• Work required: Write out, precisely and in full, each line of the material.

Begin

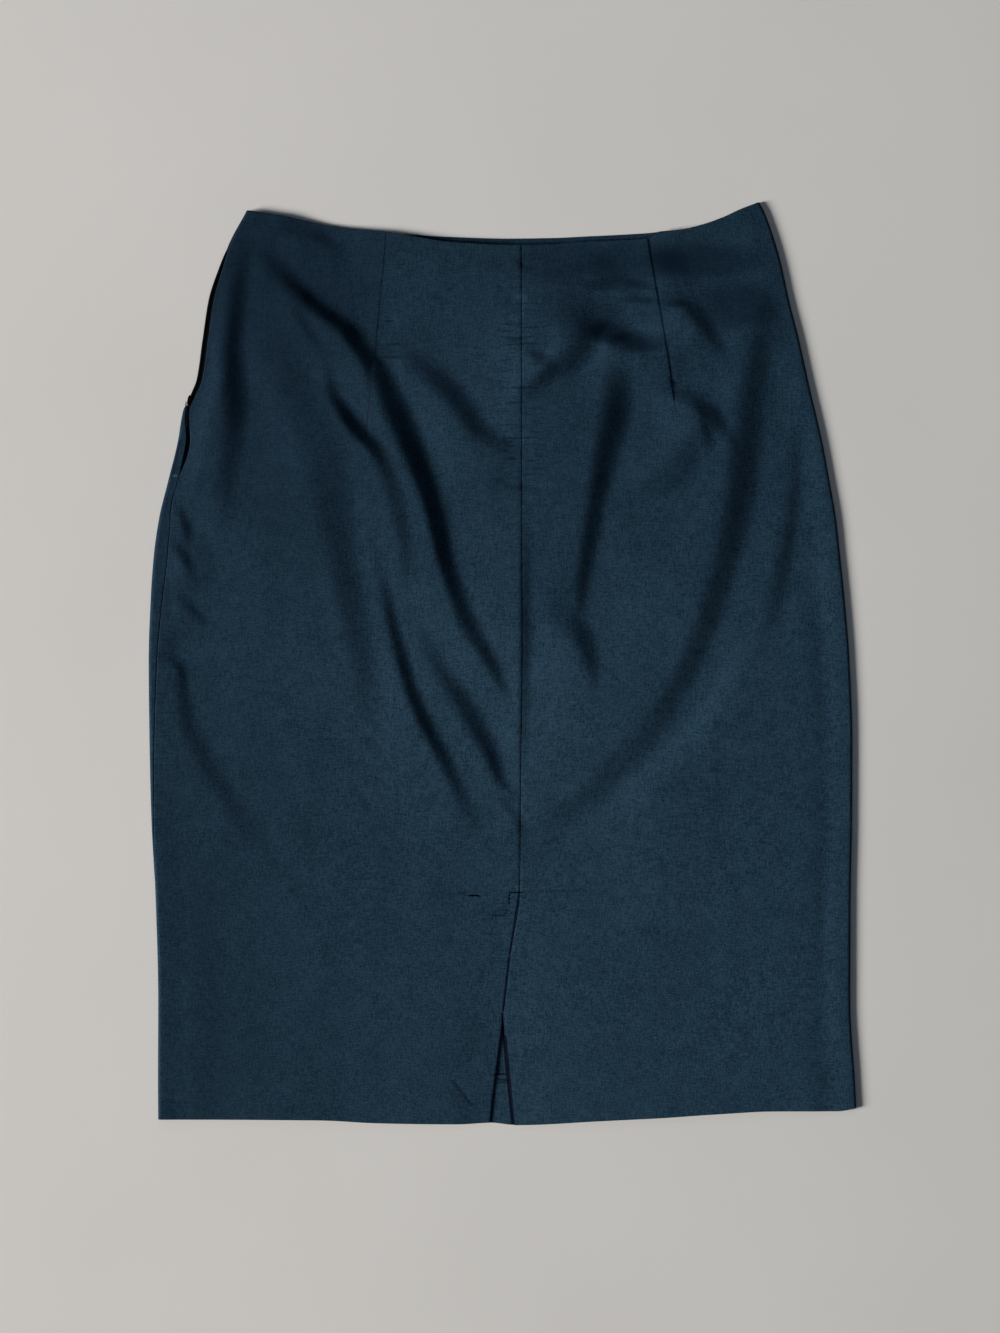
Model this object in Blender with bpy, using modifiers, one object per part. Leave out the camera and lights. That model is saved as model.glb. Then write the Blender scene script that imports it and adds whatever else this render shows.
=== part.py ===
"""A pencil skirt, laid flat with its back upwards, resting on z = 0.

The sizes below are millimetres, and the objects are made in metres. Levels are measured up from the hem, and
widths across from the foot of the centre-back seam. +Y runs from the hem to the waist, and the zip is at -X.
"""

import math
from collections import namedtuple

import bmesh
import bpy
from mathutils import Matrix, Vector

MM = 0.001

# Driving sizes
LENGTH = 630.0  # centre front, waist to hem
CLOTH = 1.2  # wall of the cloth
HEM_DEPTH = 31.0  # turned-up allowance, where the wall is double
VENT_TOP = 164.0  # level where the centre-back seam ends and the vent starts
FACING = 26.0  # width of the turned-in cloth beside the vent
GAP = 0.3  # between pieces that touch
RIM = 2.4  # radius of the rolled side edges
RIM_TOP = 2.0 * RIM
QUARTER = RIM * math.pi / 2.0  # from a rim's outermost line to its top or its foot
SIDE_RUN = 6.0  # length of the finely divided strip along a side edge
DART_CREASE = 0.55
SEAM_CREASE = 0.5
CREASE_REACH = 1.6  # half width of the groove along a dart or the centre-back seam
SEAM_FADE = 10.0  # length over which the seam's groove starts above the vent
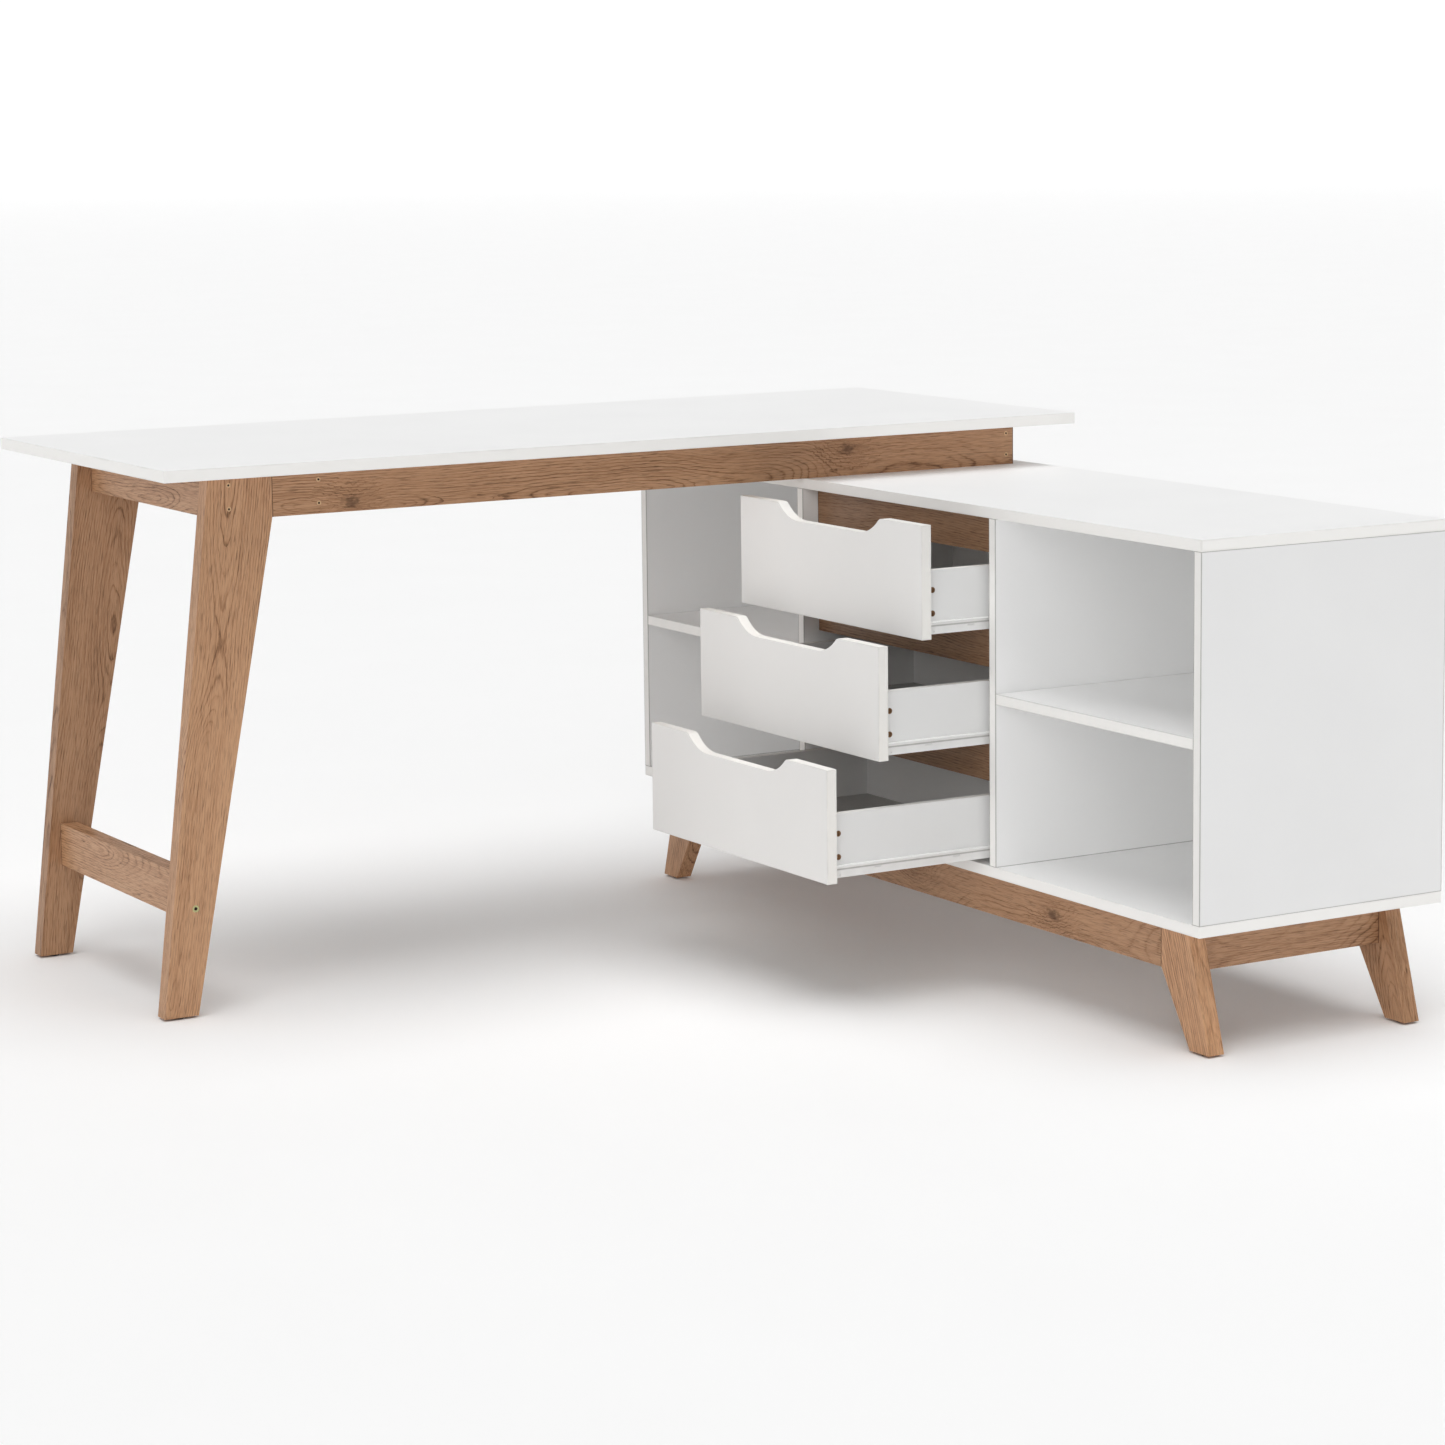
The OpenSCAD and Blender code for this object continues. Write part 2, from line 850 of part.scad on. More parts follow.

End

• Task output:
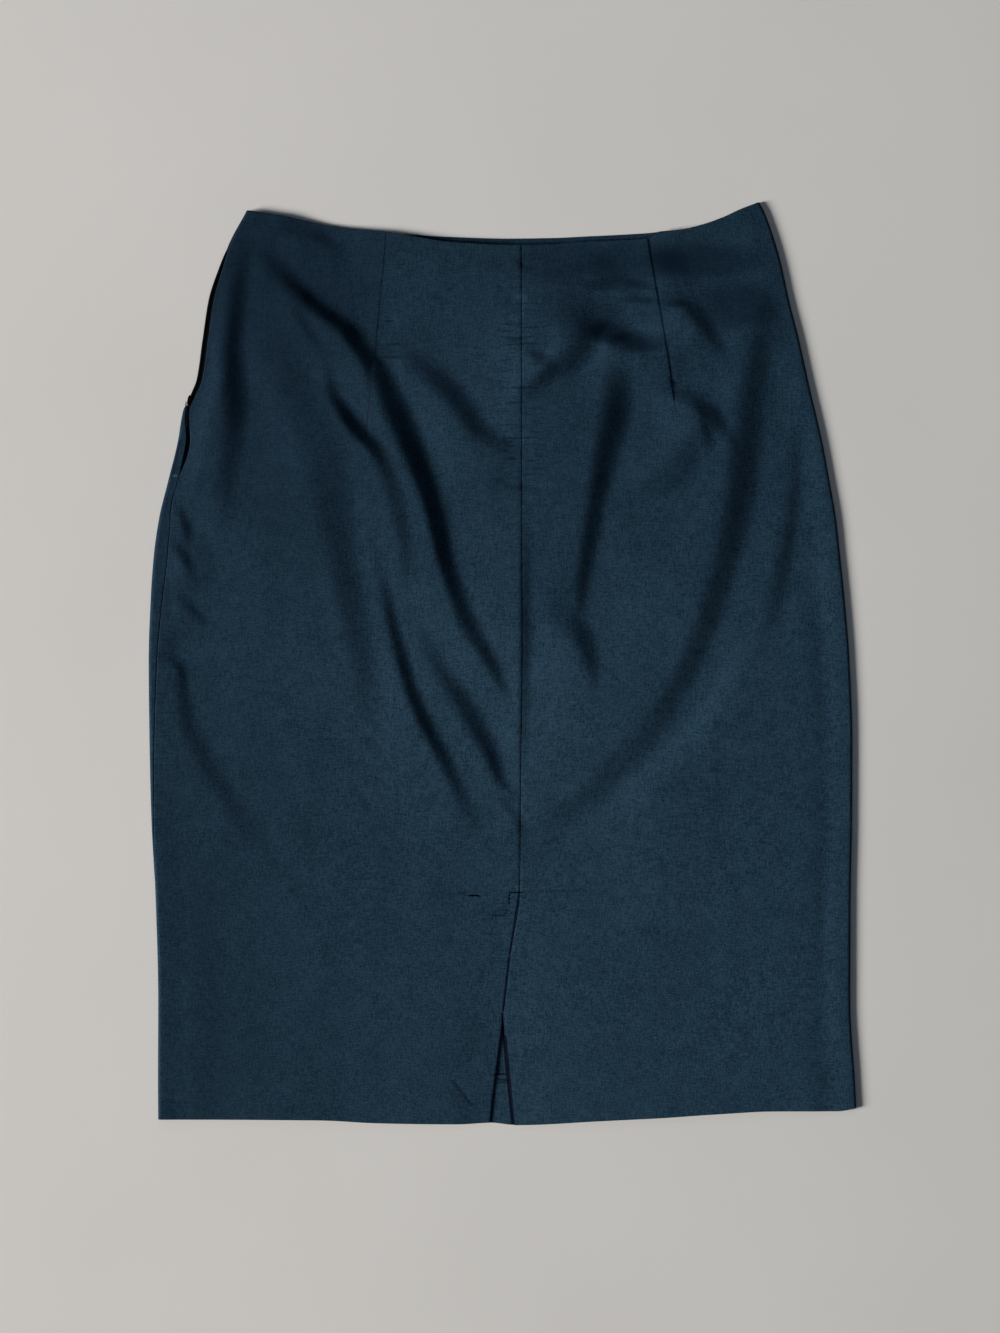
Model this object in Blender with bpy, using modifiers, one object per part. Leave out the camera and lights. That model is saved as model.glb. Then write the Blender scene script that imports it and adds whatever else this render shows.
=== part.py ===
"""A pencil skirt, laid flat with its back upwards, resting on z = 0.

The sizes below are millimetres, and the objects are made in metres. Levels are measured up from the hem, and
widths across from the foot of the centre-back seam. +Y runs from the hem to the waist, and the zip is at -X.
"""

import math
from collections import namedtuple

import bmesh
import bpy
from mathutils import Matrix, Vector

MM = 0.001

# Driving sizes
LENGTH = 630.0  # centre front, waist to hem
CLOTH = 1.2  # wall of the cloth
HEM_DEPTH = 31.0  # turned-up allowance, where the wall is double
VENT_TOP = 164.0  # level where the centre-back seam ends and the vent starts
FACING = 26.0  # width of the turned-in cloth beside the vent
GAP = 0.3  # between pieces that touch
RIM = 2.4  # radius of the rolled side edges
RIM_TOP = 2.0 * RIM
QUARTER = RIM * math.pi / 2.0  # from a rim's outermost line to its top or its foot
SIDE_RUN = 6.0  # length of the finely divided strip along a side edge
DART_CREASE = 0.55
SEAM_CREASE = 0.5
CREASE_REACH = 1.6  # half width of the groove along a dart or the centre-back seam
SEAM_FADE = 10.0  # length over which the seam's groove starts above the vent
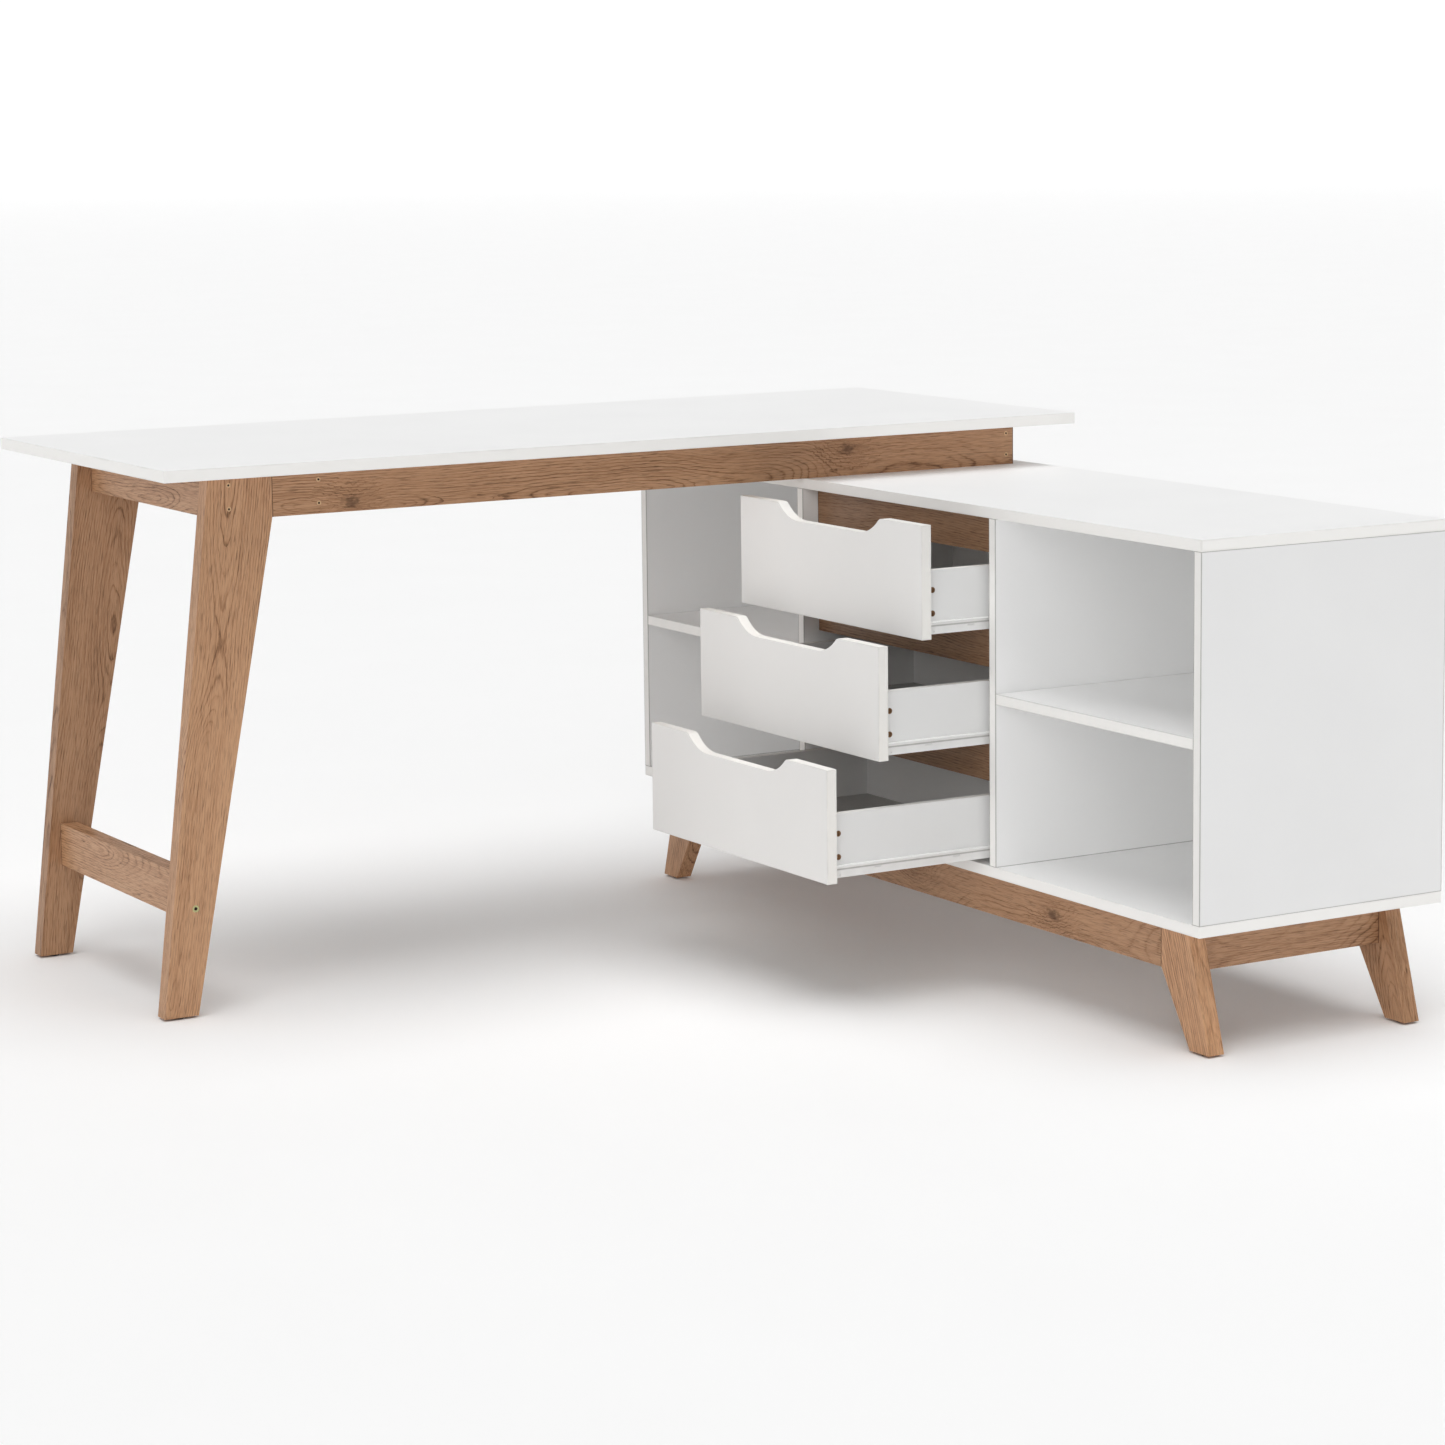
The OpenSCAD and Blender code for this object continues. Write part 2, from line 850 of part.scad on. More parts follow.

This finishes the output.